Not that anybody goes to see a film with Die Hard in the title because of their hope for rare and subtle craftsmanship, but it won't hurt anyone if I briefly mention: the mostly serviceable visual direction and cinematography by Simon Duggan never looks particularly bad, but there's one shot in particular that uses the 'scope image in a way that I had long since given up hoping for in American summer films, putting two patches of light on the extreme sides of the frame, a building in between them, and forcing us to constantly divide our attention between them. It's an amazingly tense moment. On the downside, the film is plagued by really sloppy overdubbing, made worse by some very peculiar editing.

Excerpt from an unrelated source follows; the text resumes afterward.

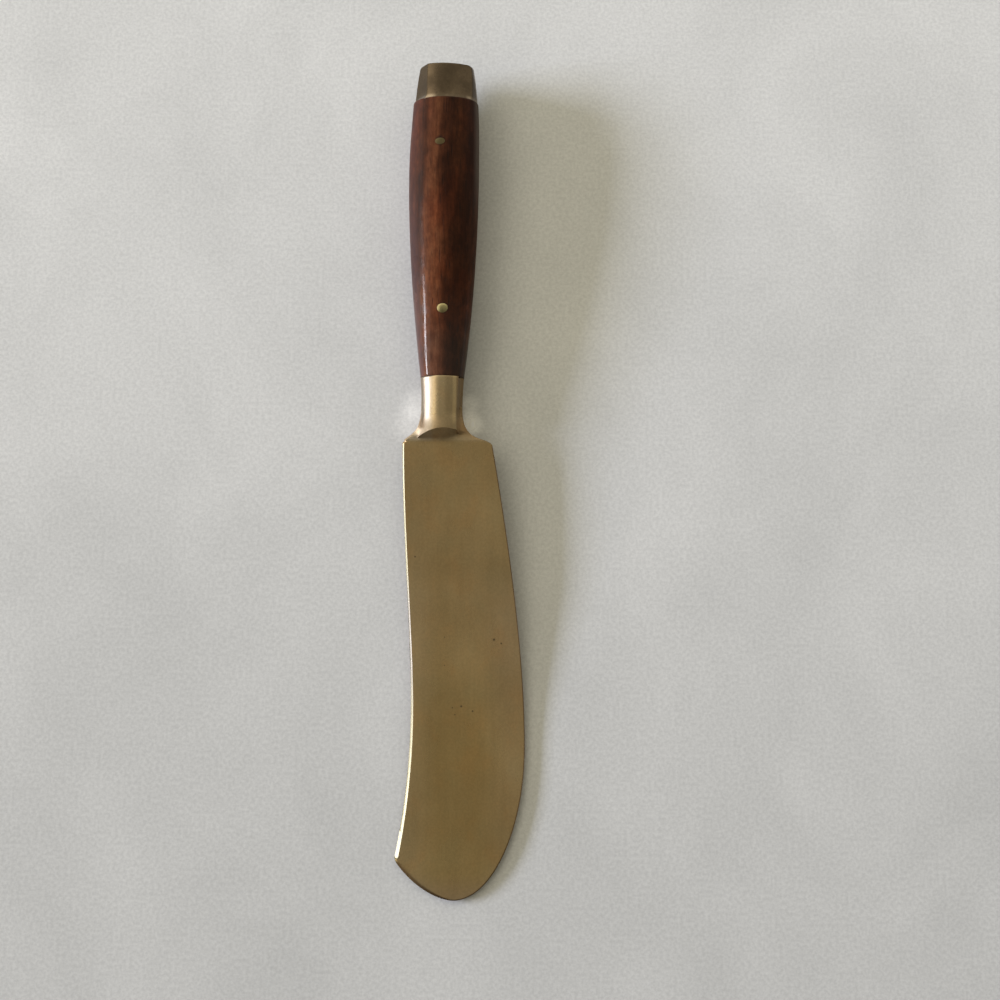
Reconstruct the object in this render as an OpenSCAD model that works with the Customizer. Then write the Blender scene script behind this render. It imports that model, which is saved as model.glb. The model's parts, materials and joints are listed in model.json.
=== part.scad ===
// Butter knife: a cast brass blade with its bolster, a rosewood grip and a brass end cap.
// X runs across the knife towards the spreading edge, Y along it towards the end cap, Z up.
// The knife lies as it rests on a table: on the tip of the blade and the belly of the grip.
// The shoulders are the line where the blade ends and the bolster begins.

/* [Blade] */
// Length of the blade from the shoulders to the tip
blade_len = 87.8; // [75:0.1:110]
// Thickness of the blade
blade_t = 1.6; // [1.2:0.1:2.4]
// Distance of the spine from the handle axis at the shoulders
spine_root = 7.6; // [6.6:0.1:9]
// Distance of the spine from the handle axis at its waist
spine_waist = 5.2; // [4.4:0.1:6]
// How far the waist of the spine lies below the shoulders
waist_at = 52.5; // [44:0.5:60]
// Distance of the spine's lower corner from the handle axis
spine_end = 7.9; // [6.5:0.1:9]
// How far the spine's lower corner lies above the tip
corner_rise = 7.8; // [6:0.1:10]
// Distance of the spreading edge from the handle axis at the shoulders
edge_root = 10.1; // [8.6:0.1:12]
// Distance of the spreading edge from the handle axis where it is widest
edge_belly = 16.8; // [14:0.1:19]
// How far the widest place lies below the shoulders
belly_at = 59.5; // [50:0.5:66]
// Distance of the tip from the handle axis
tip_off = 3.4; // [2:0.1:5]
// Width of the bevel along the spine at the shoulders
spine_bevel = 0.3; // [0.2:0.05:0.6]
// Width of the bevel along the spine at its lower corner
spine_bevel_end = 0.55; // [0.4:0.05:0.9]
// Slope of the bevel along the spine, from the flat of the blade
spine_bevel_slope = 38; // [25:1:50]
// Width of the eased rim along the spreading edge
rim = 0.2; // [0.1:0.05:0.4]
// Width of the bevel ground across the lower left of the tip, at its middle
tip_bevel = 0.8; // [0.4:0.1:1.2]
// Depth of the eased rim and of the tip's bevel
rim_depth = 0.3; // [0.15:0.05:0.5]

/* [Bolster] */
// Length of the bolster from the shoulders to the wood
bolster_len = 12.65; // [11:0.05:16]
// Width of the bolster where it meets the wood
bolster_w = 8.6; // [8:0.1:10]
// Thickness of the bolster where it meets the wood
bolster_t = 6.6; // [5.6:0.1:7.6]
// Width of the bolster at its neck
neck_w = 8.15; // [7.4:0.05:8.5]
// Thickness of the bolster at its neck
neck_t = 6.4; // [5.4:0.1:7]
// Distance of the neck from the shoulders
neck_at = 7; // [6:0.1:9]
// Width of the bolster where its sloped front meets the blade
foot_w = 9.4; // [8.8:0.1:11]
// How far the foot of the sloped front is shifted to the spine side
foot_off = 0.4; // [0:0.1:0.8]
// Distance of the foot of the sloped front from the shoulders
foot_at = 0.95; // [0.8:0.05:1.4]
// Skew of the foot across the knife, in degrees
foot_skew = 7.5; // [0:0.5:10]
// Length of the sloped front along the knife
slope_run = 1.5; // [1.2:0.1:2.6]
// Rounding of the shoulder on the spine side
spine_shoulder_r = 0.5; // [0.3:0.1:1]
// Rounding of the shoulder on the edge side
edge_shoulder_r = 1.1; // [0.5:0.1:1.6]

/* [Grip] */
// Length of the grip
grip_len = 56.3; // [48:0.1:80]
// Width of the grip at its belly
belly_w = 14.1; // [12:0.1:17]
// Thickness of the grip at its belly
belly_t = 9.9; // [8.6:0.1:12]
// Distance of the belly from the bolster
grip_belly_at = 42; // [34:0.5:48]
// How far the belly bows to the spine side
belly_bow = 0.2; // [0:0.05:0.8]
// Width of the grip where it meets the cap
grip_rear_w = 13.1; // [11:0.1:16]
// Thickness of the grip where it meets the cap
grip_rear_t = 9.2; // [8:0.1:11]
// Width of the flat under the belly, on which the grip stands
rest_flat = 3.8; // [2:0.1:5]

/* [End cap] */
// Length of the end cap
cap_len = 7.8; // [6.4:0.1:12]
// Width of the cap's end
cap_end_w = 11.0; // [9:0.1:11.5]
// Thickness of the cap at its end, between the two filed faces
cap_end_t = 5.8; // [5:0.1:6.6]
// Thickness of the cap at the wood, between the two filed faces
cap_face_t = 8.1; // [7.4:0.1:8.8]
// Distance of the corner filed on the spine side from the cap's axis
cap_spine_corner = 3.7; // [3.2:0.1:4.5]
// Distance of the corner filed on the edge side from the cap's axis
cap_edge_corner = 5.3; // [4:0.1:5.4]
// How far the wood stands proud of the cap all round
cap_step = 0.15; // [0:0.05:0.4]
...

But editing and cinematography are beside the point. Any true believer can tell you that the reason to see this film is to see Bruce Willis kick ass, which he does very well for his age (and his age is referenced in the film, without ever being smart-alecky, for which I am grateful), and he kicks much ass. Indeed, he kicks enough ass that one only intermittently notices the absence of the R rating, and while I'm of the opinion that bloodless PG-13 violence is actually more problematic because it is so desensitized, this is a film that still manages to get some pretty visceral shocks in here and there. It's altogether less cool that McClane has been denuded of his traditional potty mouth, but those are the breaks, and it would take a real crank to let the absence of the word "fuck" spoil an entire movie for you. This is a damn fine mindless summer action film; it is indeed a potent reminder of the days when mindless action films were brilliantly fun instead of tedious drudge work.

8/10

1 comment:

Will said...

God, I'm glad we didn't disagree on this.